During the Liturgy of the Eucharist we encounter some of the most striking language in the Rite of Marriage as the priest-celebrant prepares to invoke the Holy Spirit to transform mere human elements into the divine presence, bringing into our midst Christ himself who gives up his body for us, paralleling the actions of the sacrament of marriage itself as he situates marriage in its place within God’s plan of salvation:
You created man in love to share your divine life.
We see his high destiny in the love of husband and wife, which bears the imprint of your own divine love.
Love is man’s origin,
love is his constant calling,
love is his fulfillment in heaven.
The love of man and woman
is made holy in the sacrament of marriage
and becomes the mirror of your everlasting love. —117
As a mirror of love each couple is called to spiritual friendship with one another and with God, recognizing their common (indeed universal) longing for God and the unique manner in which they become the path of salvation for one another. As my wife and I approach our ninth anniversary of marriage next week I have come to appreciate not only the ascesis of putting another higher than myself, that discipline of humility by which I hope to attain to my full stature in Christ, but also learning to delight ever more in the joy we have been blessed to know, a foreshadowing of that perfect union for which we are all yearning.

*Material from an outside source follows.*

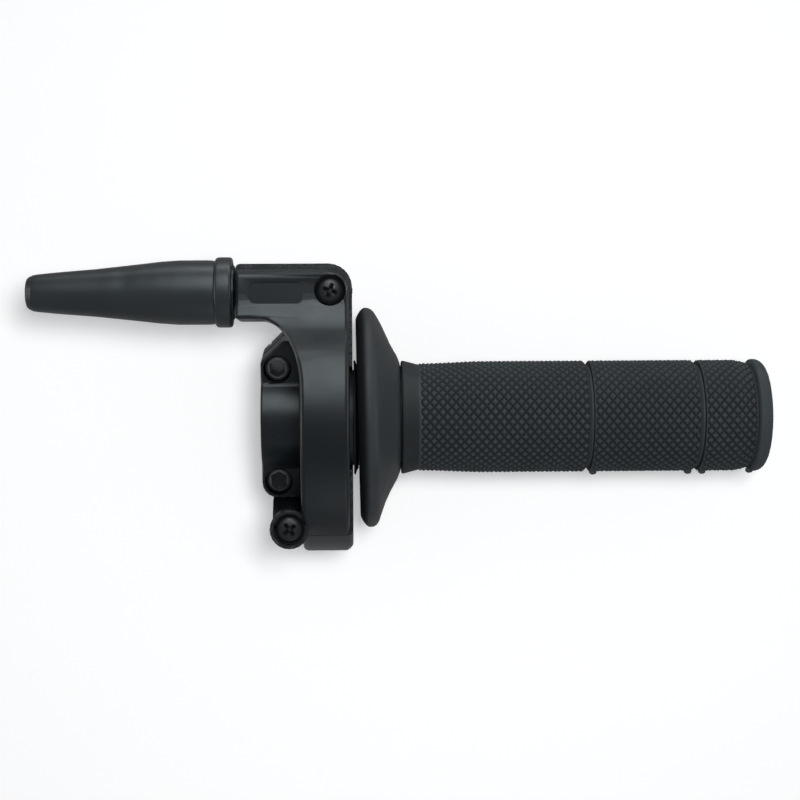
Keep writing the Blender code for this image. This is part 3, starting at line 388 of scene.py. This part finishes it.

In the Rite of Marriage we see this beautifully summarized as the couple stands at the threshold of sharing in Christ’s body broken for us and blood poured-out for us as the Church imparts its nuptial blessing for those whose baptismal calls have been united in marriage,
the one blessing that was not forfeited by original sin or washed away in the flood…so that they may be witnesses of Christ to others…and, after a happy old age, [be granted] the fullness of life with the saints in the kingdom of heaven (33).